Laura Towne spent the next forty years of her life in the Low Country. She
established the Penn School, which became a model of educational excellence and
one that has developed into a major center for the preservation of Gullah
culture. I look on her accomplishments with awe.
And yet . . . And yet . . . Trying
to write about her became a difficult and frustrating effort. The problem? She
kept a diary. Now, under most circumstances, that would be exciting news. A
diary provides a way into her innermost thoughts, a way to understand her
motives, her doubts, her worries, and her triumphs. In this case, however,
there are too many competing copies of that diary, and worst of all, the
original little composition books she used have disappeared.
Laura died in 1901. Her best friend
and partner in all her efforts, Ellen Murray, died in 1908. Shortly after
Ellen’s death, Laura’s diary became public knowledge. Laura’s great-nephew
authorized a typescript copy of the diary and circulated it among the trustees of
the Penn School. In 1912, a friend of the nephew published an edition of her
diary and letters. The book is still available; I purchased my copy on Amazon.
Sometime later, it was re-edited and re-issued by the Negro University Press.

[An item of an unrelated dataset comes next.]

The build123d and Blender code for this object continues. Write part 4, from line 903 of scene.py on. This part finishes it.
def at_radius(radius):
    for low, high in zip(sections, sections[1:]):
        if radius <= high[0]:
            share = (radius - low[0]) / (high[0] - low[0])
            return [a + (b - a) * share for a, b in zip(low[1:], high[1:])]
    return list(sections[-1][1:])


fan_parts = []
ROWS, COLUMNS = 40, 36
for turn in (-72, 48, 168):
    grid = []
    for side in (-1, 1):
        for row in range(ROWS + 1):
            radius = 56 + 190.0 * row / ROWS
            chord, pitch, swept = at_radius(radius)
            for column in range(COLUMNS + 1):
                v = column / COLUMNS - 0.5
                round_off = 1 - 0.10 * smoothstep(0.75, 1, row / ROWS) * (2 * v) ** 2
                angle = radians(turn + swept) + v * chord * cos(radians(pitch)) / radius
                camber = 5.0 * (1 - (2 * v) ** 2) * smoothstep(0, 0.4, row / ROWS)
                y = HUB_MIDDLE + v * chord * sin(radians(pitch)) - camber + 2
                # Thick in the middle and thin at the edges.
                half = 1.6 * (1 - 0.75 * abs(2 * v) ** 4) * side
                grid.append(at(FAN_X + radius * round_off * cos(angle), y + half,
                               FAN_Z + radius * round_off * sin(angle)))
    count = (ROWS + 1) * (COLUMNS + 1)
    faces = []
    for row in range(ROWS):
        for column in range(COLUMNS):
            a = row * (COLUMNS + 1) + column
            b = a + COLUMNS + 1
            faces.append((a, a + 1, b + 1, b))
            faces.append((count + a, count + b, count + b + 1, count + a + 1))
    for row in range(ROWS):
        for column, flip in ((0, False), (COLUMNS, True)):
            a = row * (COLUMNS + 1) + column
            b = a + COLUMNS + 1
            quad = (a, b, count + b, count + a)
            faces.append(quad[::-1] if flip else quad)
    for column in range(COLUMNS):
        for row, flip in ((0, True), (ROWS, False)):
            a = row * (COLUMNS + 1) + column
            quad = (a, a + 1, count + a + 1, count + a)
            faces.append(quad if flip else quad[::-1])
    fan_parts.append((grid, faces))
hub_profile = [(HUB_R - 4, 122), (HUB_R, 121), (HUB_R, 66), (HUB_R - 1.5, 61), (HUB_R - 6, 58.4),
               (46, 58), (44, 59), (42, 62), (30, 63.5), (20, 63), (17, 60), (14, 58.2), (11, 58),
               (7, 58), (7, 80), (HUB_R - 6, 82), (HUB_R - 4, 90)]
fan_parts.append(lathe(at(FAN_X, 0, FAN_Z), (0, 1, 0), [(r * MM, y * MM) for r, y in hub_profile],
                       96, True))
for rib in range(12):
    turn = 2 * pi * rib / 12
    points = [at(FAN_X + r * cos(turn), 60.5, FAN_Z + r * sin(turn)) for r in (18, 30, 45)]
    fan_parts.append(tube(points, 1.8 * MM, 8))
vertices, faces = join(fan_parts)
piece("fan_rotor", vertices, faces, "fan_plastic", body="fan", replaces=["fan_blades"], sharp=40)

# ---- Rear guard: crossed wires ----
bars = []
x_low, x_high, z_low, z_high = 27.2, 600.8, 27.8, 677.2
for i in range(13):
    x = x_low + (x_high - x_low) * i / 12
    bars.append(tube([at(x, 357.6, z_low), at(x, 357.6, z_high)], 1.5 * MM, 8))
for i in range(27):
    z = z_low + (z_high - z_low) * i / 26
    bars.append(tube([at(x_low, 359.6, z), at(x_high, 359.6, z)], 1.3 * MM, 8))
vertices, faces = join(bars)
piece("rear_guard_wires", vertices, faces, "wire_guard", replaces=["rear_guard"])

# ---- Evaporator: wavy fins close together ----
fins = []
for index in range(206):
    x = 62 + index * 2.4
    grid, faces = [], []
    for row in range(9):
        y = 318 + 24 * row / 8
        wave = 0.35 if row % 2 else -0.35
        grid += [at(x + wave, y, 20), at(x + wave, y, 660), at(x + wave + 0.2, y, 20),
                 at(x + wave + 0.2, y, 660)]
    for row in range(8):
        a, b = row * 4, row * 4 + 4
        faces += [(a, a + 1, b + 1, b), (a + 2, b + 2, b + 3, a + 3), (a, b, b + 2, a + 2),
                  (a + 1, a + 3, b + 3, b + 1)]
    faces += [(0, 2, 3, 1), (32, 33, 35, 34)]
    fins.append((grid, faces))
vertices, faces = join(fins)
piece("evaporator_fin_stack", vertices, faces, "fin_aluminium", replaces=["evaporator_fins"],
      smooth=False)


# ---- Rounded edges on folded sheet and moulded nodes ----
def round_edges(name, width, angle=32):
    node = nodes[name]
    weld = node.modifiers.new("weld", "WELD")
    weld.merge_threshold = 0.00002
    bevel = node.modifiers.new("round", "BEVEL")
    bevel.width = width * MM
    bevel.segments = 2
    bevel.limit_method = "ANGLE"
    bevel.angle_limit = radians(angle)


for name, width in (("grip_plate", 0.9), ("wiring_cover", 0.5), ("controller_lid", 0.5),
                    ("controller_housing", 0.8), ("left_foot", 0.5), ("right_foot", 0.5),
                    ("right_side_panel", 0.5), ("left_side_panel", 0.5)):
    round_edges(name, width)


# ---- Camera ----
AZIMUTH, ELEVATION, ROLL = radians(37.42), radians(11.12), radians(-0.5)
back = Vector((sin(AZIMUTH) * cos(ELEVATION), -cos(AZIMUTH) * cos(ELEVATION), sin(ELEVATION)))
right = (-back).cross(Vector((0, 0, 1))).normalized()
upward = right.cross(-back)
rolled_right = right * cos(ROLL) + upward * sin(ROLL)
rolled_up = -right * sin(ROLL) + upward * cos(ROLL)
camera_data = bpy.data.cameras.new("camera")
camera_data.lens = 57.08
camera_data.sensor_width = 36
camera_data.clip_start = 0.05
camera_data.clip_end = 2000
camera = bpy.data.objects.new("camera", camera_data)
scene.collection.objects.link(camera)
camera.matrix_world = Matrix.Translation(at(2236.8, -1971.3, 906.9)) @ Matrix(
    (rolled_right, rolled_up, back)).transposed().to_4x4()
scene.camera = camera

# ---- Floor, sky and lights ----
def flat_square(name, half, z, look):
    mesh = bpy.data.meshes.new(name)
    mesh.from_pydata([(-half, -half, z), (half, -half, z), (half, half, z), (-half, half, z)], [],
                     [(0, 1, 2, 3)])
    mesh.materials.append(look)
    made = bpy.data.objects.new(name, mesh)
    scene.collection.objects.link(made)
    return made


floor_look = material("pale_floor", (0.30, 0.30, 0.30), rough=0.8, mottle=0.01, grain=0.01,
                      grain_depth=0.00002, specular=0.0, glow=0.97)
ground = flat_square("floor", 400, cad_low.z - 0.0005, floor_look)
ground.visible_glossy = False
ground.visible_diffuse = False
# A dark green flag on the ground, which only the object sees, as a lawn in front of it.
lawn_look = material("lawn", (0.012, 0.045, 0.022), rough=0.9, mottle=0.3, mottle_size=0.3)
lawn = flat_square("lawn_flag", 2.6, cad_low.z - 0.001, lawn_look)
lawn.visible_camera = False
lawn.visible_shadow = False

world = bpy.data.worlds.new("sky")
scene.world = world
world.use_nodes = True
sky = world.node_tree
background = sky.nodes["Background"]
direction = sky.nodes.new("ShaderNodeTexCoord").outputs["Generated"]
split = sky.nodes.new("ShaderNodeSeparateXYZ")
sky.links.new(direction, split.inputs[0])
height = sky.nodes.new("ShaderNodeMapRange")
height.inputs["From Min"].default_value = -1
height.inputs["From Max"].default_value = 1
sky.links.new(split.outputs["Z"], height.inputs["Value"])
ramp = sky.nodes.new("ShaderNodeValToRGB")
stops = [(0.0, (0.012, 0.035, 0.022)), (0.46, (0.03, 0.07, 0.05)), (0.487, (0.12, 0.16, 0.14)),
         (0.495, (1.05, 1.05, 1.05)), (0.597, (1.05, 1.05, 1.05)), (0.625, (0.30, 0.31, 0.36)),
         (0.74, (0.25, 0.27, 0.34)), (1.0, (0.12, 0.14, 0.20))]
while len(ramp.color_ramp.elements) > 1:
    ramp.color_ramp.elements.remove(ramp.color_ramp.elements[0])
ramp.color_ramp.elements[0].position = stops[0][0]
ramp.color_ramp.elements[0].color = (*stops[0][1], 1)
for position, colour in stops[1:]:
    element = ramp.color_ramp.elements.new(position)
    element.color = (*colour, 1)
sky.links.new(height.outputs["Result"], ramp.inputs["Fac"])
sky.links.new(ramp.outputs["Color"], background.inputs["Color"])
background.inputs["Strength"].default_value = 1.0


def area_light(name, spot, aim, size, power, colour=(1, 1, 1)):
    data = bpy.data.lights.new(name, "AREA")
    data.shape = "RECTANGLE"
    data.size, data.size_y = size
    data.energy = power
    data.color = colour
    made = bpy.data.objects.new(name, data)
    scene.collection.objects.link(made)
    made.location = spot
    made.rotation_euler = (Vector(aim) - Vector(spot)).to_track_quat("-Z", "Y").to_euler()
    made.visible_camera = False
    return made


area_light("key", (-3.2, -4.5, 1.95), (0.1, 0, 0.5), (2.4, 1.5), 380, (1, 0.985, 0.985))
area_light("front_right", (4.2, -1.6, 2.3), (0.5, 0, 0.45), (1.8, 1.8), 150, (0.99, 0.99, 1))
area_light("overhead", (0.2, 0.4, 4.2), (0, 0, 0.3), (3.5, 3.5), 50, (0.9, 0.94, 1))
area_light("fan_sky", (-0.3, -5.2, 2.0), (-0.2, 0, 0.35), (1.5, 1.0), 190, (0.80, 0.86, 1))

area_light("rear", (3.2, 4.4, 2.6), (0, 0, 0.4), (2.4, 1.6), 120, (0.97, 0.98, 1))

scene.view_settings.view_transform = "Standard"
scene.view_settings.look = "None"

In the microfilm collection of Penn School Papers, housed at the University of
North Carolina Library in Chapel Hill, there are two different typescript
copies of that book, one typed on an old manual typewriter, and the other on a
slightly more modern electric machine. Both have been extensively marked up,
scratched out, and edited. And they do not match either each other or the print
editions.
The real purpose of my recent trip
to Beaufort was to track down the original diary. Everyone I talked to said,
“Oh yes, we have a copy” or “Oh yes, I’ve seen a copy.” A copy. Not the
original. But while there, I learned of another copy. This one was purported to
be in Laura’s own handwriting. It had passed through Ellen’s estate to her
great-niece, and then to a woman who wrote a history of the school in the early
1980s. She returned the handwritten original to the great-niece after making a
Xerox copy. The University of South Carolina now holds the Xerox copy and
agreed to make a copy for me.
It arrived—all 212 pages of
it—written in a lovely and legible 19th-century hand. Now I could compare it to
the print edition to see what changes that editor had made. Problem solved? No
way! The two are entirely different in tone and in vocabulary. The attitudes
and beliefs stated are sometimes diametrically opposed to one another. In
places the handwritten copy is more detailed than the print edition. In others,
the print edition contains long passages that are not contained in the
handwritten copy. There is no way to determine which one is an abridged version
of the other.
Which details are fact and which are fantasy?
Somewhere beneath all these various copies lay the real Laura. But couldI find her? I wasn’t sure.
Wow, I don't know whether I should feel sorry for you or envy you the puzzle.